Final Cam Cover Installation
Before you button up the cam chest for the final time, lay the engine on it's side and pour about a 1/4 pint of engine oil all over the gear assembly. If you haven't done so already, install a new gasket on the cam cover with a non-hardening sealant. Tighten all cover bolts evenly.
Remember that these are aluminum parts, so don't over-tighten or you may crack something. Having an inch-pound torque wrench will prevent over-tightening.
After the cam cover is on, spin the flywheel and check for any binding.
NOTE: It's harder to feel binding on a completely assembled engine, because of the friction from the piston rings/cylinders and the primary/transmission. Use your best judgment as to what is acceptable.
Solid Lifter Cams
All years and models of Ironheads have solid lifters (also known as tappets). Unlike hydraulic lifters, they have no plunger mechanism. As you can see from the picture, they're basically steel cylinders with wheels on the bottom.
Solid lifters were popular back in the day, because they allowed higher RPM's with no lifter collapse.

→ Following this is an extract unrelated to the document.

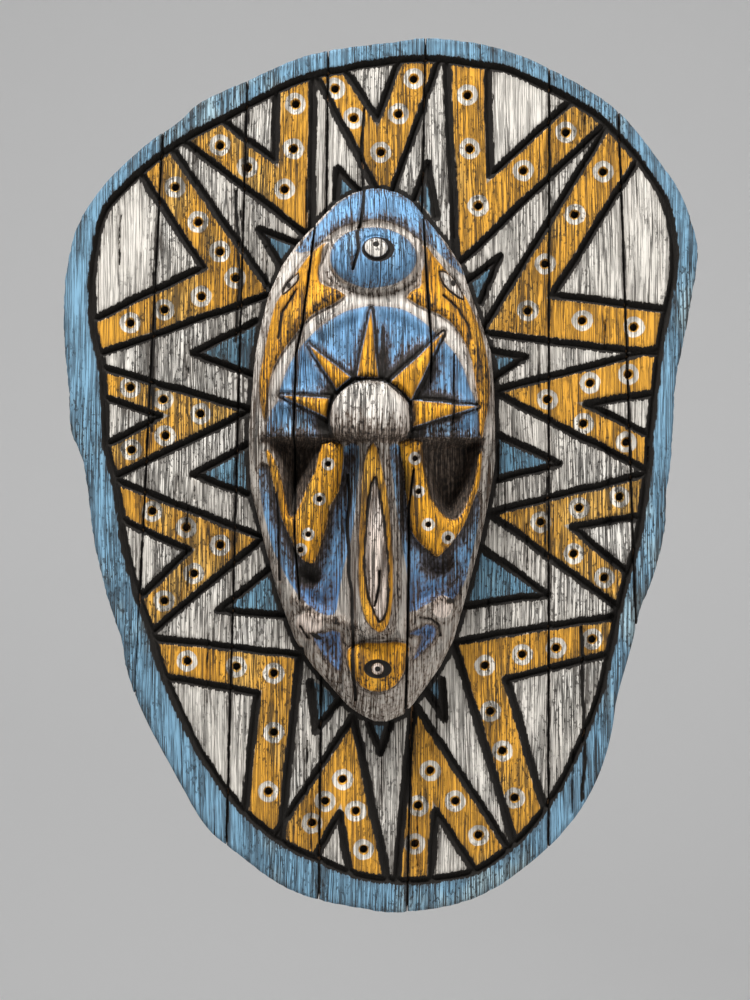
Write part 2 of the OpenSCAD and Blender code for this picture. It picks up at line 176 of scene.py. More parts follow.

Although effective, they require frequent adjustment and are seldom seen on street bikes today.
Misc Ironhead Cam Notes
Cams for first-year (1957) Sportsters were a carryover from the Harley K-model and were one-year use only.
Early high-performance Sportster XR race cams had smaller shafts, and do not fit in standard production XL engines.
Many Ironhead Sportsters produced from 1958 through 1979 were factory fitted with "P" cams, which are marked on each cam (1P, 2P, 3P, 4P). A "PB" cam option came about 1966.
1980-1985 cams are marked "Q" and are slightly milder than "P" cams. They will retrofit 1971-1979 engines.
Cams from 1971-1979 Sportsters may be used on 1980-1985 motors, provided you don't mix the set. This should improve performance somewhat.
Ironhead cams can be slightly advanced for slightly better performance. This will give more overlap, but should be done only by experienced engine builders.
If you change your cams or swap out your cam cover with a different one, clearances should be checked.